The District Court found support for its dismissal of National Surety’s action in Simula, Inc. v. Autoliv, Inc., 175 F.3d 716, 721 (9th Cir. 1999),  where the Ninth Circuit Court of Appeals held: “To require arbitration, [Plaintiff’s] factual allegations need only ‘touch matters’ covered by the contract containing the arbitration clause and all doubts are to be resolved in favor of arbitrability.” Based on this reasoning, the District Court found National Union’s complaint should be dismissed to the extent “[t]he facts alleged in support of the gross negligence claim describe [Sharepoint’s] performance of the Agreement, i.e., failure to monitor software and firewalls, failure to patch their vulnerabilities, and failure to properly provide archival and backup copies of data.”

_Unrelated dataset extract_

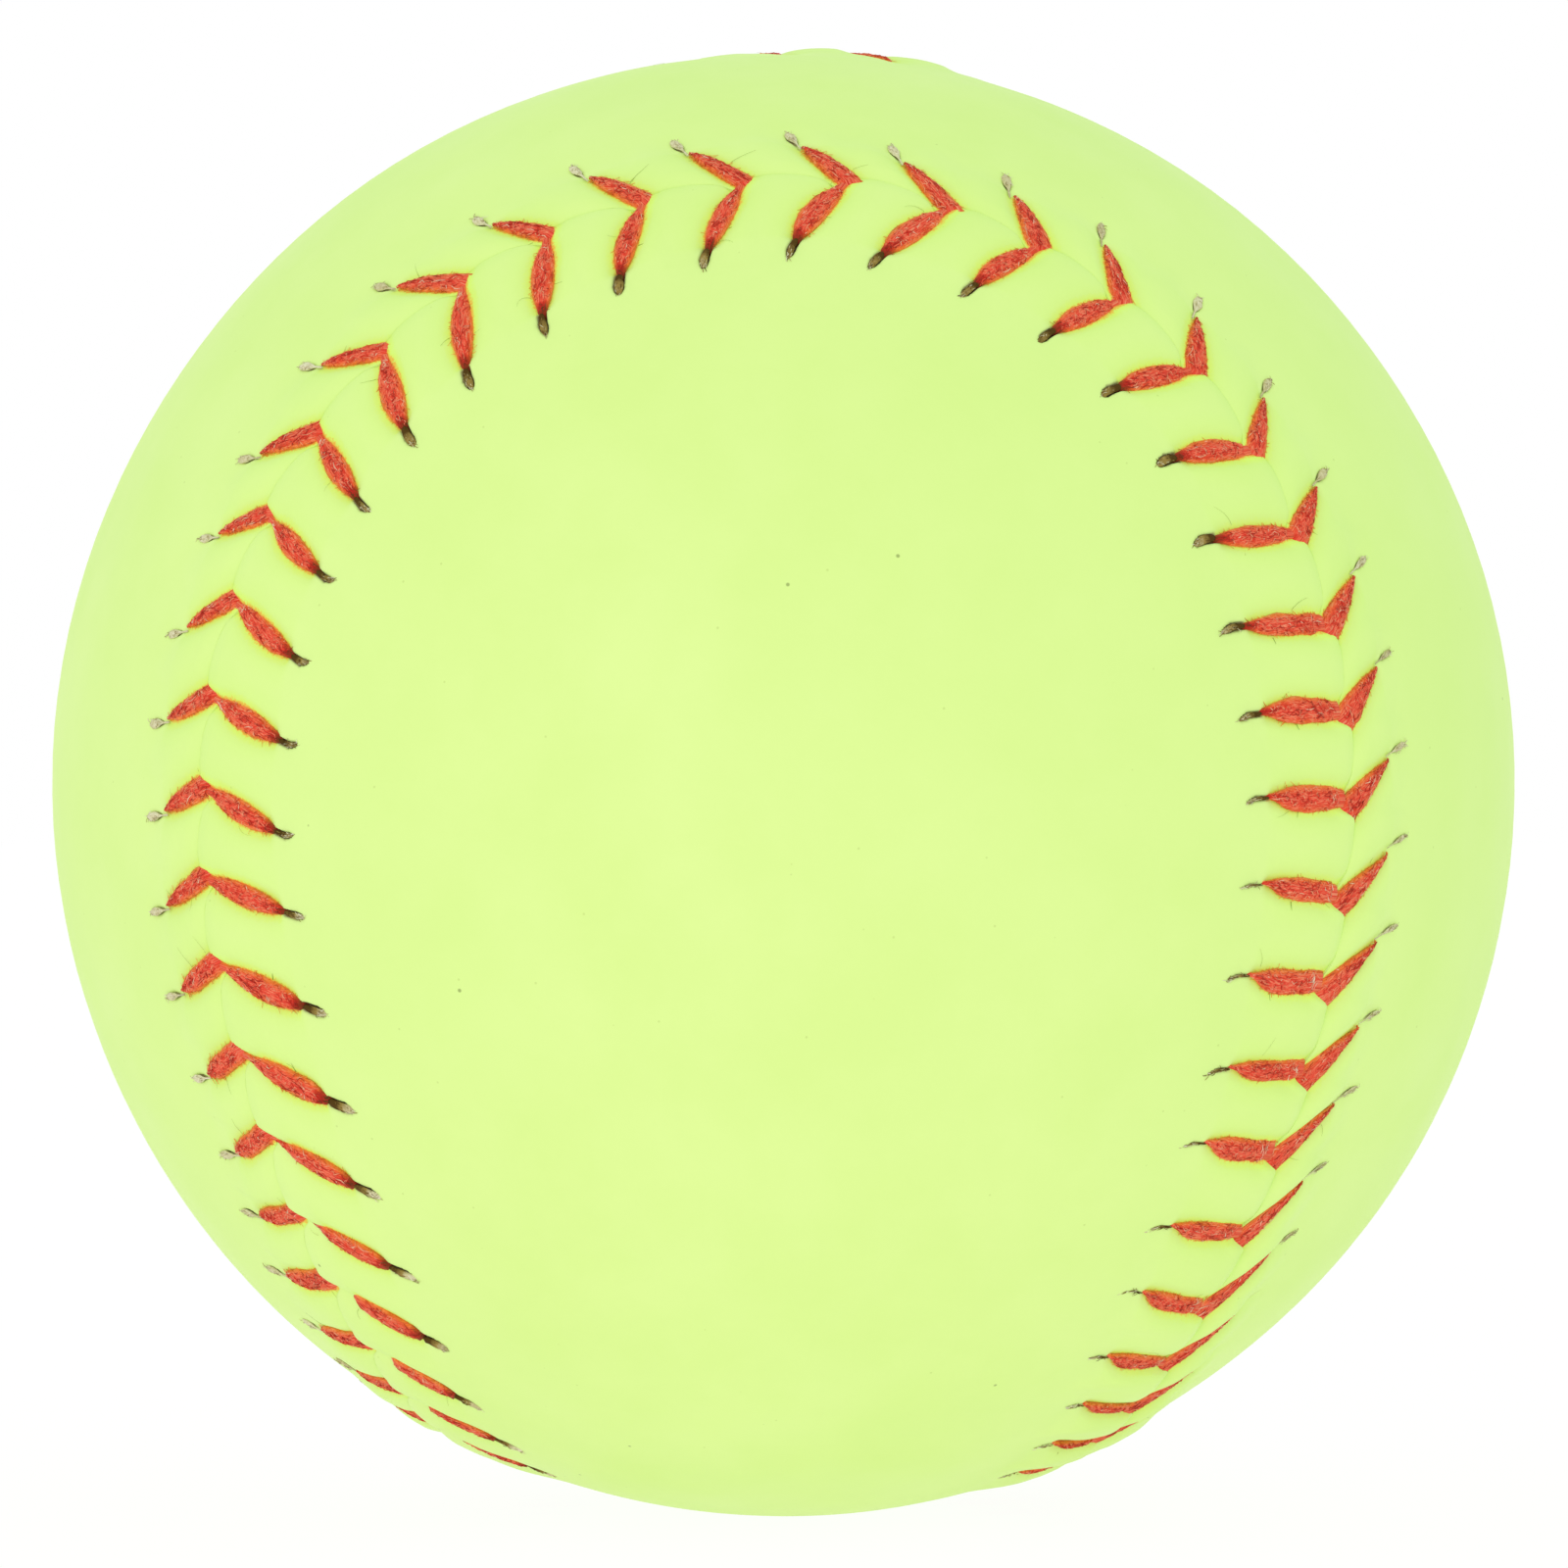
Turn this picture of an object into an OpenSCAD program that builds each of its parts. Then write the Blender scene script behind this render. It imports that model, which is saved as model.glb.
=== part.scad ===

While this incident originally showed the importance of being prepared for ransomware, this latest development shows the importance of carefully considering all terms and conditions in contracts with vendors that will assist with pre-breach and post-breach security.  In short, the best strategy involves data collectors and vendors working together before there is an incident to understand their obligations during the stress of responding to a cyber incident.